Task description: Write out the listing in full, matching it word for word.

[Start of Data for processing]

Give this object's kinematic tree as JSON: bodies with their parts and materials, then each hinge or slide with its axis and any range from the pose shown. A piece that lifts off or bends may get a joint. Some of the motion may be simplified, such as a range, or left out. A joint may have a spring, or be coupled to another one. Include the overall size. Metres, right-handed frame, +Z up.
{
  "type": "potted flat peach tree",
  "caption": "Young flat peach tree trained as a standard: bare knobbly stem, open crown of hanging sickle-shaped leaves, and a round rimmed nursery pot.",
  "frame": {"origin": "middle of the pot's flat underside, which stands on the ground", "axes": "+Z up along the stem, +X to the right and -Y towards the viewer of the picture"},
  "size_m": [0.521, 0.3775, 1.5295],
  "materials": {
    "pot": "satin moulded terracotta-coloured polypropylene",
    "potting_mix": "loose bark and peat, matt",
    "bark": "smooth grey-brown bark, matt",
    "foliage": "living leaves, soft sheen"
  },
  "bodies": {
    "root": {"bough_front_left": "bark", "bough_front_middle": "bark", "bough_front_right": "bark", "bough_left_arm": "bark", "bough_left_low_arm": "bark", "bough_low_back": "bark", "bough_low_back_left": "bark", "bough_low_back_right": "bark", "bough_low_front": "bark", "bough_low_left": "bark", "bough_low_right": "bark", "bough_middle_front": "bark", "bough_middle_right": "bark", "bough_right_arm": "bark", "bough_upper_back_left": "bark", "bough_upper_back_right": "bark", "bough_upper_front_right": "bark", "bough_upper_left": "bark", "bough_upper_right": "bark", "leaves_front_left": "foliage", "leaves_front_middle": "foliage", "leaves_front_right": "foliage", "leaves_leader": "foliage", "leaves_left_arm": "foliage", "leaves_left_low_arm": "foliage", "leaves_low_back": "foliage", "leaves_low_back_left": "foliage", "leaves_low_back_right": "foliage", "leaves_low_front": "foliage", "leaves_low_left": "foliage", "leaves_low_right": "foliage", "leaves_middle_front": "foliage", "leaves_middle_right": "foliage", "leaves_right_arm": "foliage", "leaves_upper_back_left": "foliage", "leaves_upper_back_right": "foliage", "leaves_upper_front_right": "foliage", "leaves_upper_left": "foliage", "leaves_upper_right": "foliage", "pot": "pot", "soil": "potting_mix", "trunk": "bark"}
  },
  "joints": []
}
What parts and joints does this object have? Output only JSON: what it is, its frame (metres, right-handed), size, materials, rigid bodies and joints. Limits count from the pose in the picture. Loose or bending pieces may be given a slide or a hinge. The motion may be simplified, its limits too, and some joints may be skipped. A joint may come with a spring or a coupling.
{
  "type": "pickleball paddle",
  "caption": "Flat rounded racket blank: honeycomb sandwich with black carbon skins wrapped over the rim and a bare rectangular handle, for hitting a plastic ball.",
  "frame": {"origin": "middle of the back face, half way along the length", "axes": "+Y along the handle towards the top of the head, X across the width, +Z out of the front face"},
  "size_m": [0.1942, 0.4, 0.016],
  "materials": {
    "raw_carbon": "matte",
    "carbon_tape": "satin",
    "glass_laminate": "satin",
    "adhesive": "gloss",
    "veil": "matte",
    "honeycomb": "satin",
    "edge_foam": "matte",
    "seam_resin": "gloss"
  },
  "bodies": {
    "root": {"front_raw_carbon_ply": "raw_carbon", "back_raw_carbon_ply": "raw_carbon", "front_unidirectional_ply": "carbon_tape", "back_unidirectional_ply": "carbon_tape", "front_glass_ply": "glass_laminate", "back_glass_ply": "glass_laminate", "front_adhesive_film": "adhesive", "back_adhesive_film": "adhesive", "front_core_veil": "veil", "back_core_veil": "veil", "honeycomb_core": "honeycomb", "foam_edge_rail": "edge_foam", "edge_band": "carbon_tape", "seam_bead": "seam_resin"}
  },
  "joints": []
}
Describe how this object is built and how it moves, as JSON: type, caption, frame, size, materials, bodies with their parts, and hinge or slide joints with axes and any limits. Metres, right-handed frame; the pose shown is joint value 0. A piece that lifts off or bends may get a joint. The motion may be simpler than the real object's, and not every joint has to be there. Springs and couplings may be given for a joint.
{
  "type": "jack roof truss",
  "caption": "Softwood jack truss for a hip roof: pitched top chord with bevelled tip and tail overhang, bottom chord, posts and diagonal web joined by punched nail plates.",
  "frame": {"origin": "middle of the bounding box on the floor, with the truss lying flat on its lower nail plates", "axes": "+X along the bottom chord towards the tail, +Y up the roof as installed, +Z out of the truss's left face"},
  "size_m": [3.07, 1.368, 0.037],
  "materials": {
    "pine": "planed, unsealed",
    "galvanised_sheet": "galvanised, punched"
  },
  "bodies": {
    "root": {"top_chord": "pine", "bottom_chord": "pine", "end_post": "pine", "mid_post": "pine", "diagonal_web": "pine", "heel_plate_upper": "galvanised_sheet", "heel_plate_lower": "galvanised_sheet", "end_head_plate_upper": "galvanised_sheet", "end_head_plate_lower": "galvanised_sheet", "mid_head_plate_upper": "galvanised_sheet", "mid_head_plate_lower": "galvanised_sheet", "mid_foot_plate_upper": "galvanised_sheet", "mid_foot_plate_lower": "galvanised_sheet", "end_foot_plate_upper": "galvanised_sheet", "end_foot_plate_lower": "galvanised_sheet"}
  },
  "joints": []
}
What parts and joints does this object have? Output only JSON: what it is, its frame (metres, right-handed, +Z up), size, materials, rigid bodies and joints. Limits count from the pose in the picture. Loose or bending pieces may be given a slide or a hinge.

[End of Data for processing]

Response to the exercise:
Give this object's kinematic tree as JSON: bodies with their parts and materials, then each hinge or slide with its axis and any range from the pose shown. A piece that lifts off or bends may get a joint. Some of the motion may be simplified, such as a range, or left out. A joint may have a spring, or be coupled to another one. Include the overall size. Metres, right-handed frame, +Z up.
{
  "type": "potted flat peach tree",
  "caption": "Young flat peach tree trained as a standard: bare knobbly stem, open crown of hanging sickle-shaped leaves, and a round rimmed nursery pot.",
  "frame": {"origin": "middle of the pot's flat underside, which stands on the ground", "axes": "+Z up along the stem, +X to the right and -Y towards the viewer of the picture"},
  "size_m": [0.521, 0.3775, 1.5295],
  "materials": {
    "pot": "satin moulded terracotta-coloured polypropylene",
    "potting_mix": "loose bark and peat, matt",
    "bark": "smooth grey-brown bark, matt",
    "foliage": "living leaves, soft sheen"
  },
  "bodies": {
    "root": {"bough_front_left": "bark", "bough_front_middle": "bark", "bough_front_right": "bark", "bough_left_arm": "bark", "bough_left_low_arm": "bark", "bough_low_back": "bark", "bough_low_back_left": "bark", "bough_low_back_right": "bark", "bough_low_front": "bark", "bough_low_left": "bark", "bough_low_right": "bark", "bough_middle_front": "bark", "bough_middle_right": "bark", "bough_right_arm": "bark", "bough_upper_back_left": "bark", "bough_upper_back_right": "bark", "bough_upper_front_right": "bark", "bough_upper_left": "bark", "bough_upper_right": "bark", "leaves_front_left": "foliage", "leaves_front_middle": "foliage", "leaves_front_right": "foliage", "leaves_leader": "foliage", "leaves_left_arm": "foliage", "leaves_left_low_arm": "foliage", "leaves_low_back": "foliage", "leaves_low_back_left": "foliage", "leaves_low_back_right": "foliage", "leaves_low_front": "foliage", "leaves_low_left": "foliage", "leaves_low_right": "foliage", "leaves_middle_front": "foliage", "leaves_middle_right": "foliage", "leaves_right_arm": "foliage", "leaves_upper_back_left": "foliage", "leaves_upper_back_right": "foliage", "leaves_upper_front_right": "foliage", "leaves_upper_left": "foliage", "leaves_upper_right": "foliage", "pot": "pot", "soil": "potting_mix", "trunk": "bark"}
  },
  "joints": []
}
What parts and joints does this object have? Output only JSON: what it is, its frame (metres, right-handed), size, materials, rigid bodies and joints. Limits count from the pose in the picture. Loose or bending pieces may be given a slide or a hinge. The motion may be simplified, its limits too, and some joints may be skipped. A joint may come with a spring or a coupling.
{
  "type": "pickleball paddle",
  "caption": "Flat rounded racket blank: honeycomb sandwich with black carbon skins wrapped over the rim and a bare rectangular handle, for hitting a plastic ball.",
  "frame": {"origin": "middle of the back face, half way along the length", "axes": "+Y along the handle towards the top of the head, X across the width, +Z out of the front face"},
  "size_m": [0.1942, 0.4, 0.016],
  "materials": {
    "raw_carbon": "matte",
    "carbon_tape": "satin",
    "glass_laminate": "satin",
    "adhesive": "gloss",
    "veil": "matte",
    "honeycomb": "satin",
    "edge_foam": "matte",
    "seam_resin": "gloss"
  },
  "bodies": {
    "root": {"front_raw_carbon_ply": "raw_carbon", "back_raw_carbon_ply": "raw_carbon", "front_unidirectional_ply": "carbon_tape", "back_unidirectional_ply": "carbon_tape", "front_glass_ply": "glass_laminate", "back_glass_ply": "glass_laminate", "front_adhesive_film": "adhesive", "back_adhesive_film": "adhesive", "front_core_veil": "veil", "back_core_veil": "veil", "honeycomb_core": "honeycomb", "foam_edge_rail": "edge_foam", "edge_band": "carbon_tape", "seam_bead": "seam_resin"}
  },
  "joints": []
}
Describe how this object is built and how it moves, as JSON: type, caption, frame, size, materials, bodies with their parts, and hinge or slide joints with axes and any limits. Metres, right-handed frame; the pose shown is joint value 0. A piece that lifts off or bends may get a joint. The motion may be simpler than the real object's, and not every joint has to be there. Springs and couplings may be given for a joint.
{
  "type": "jack roof truss",
  "caption": "Softwood jack truss for a hip roof: pitched top chord with bevelled tip and tail overhang, bottom chord, posts and diagonal web joined by punched nail plates.",
  "frame": {"origin": "middle of the bounding box on the floor, with the truss lying flat on its lower nail plates", "axes": "+X along the bottom chord towards the tail, +Y up the roof as installed, +Z out of the truss's left face"},
  "size_m": [3.07, 1.368, 0.037],
  "materials": {
    "pine": "planed, unsealed",
    "galvanised_sheet": "galvanised, punched"
  },
  "bodies": {
    "root": {"top_chord": "pine", "bottom_chord": "pine", "end_post": "pine", "mid_post": "pine", "diagonal_web": "pine", "heel_plate_upper": "galvanised_sheet", "heel_plate_lower": "galvanised_sheet", "end_head_plate_upper": "galvanised_sheet", "end_head_plate_lower": "galvanised_sheet", "mid_head_plate_upper": "galvanised_sheet", "mid_head_plate_lower": "galvanised_sheet", "mid_foot_plate_upper": "galvanised_sheet", "mid_foot_plate_lower": "galvanised_sheet", "end_foot_plate_upper": "galvanised_sheet", "end_foot_plate_lower": "galvanised_sheet"}
  },
  "joints": []
}
What parts and joints does this object have? Output only JSON: what it is, its frame (metres, right-handed, +Z up), size, materials, rigid bodies and joints. Limits count from the pose in the picture. Loose or bending pieces may be given a slide or a hinge.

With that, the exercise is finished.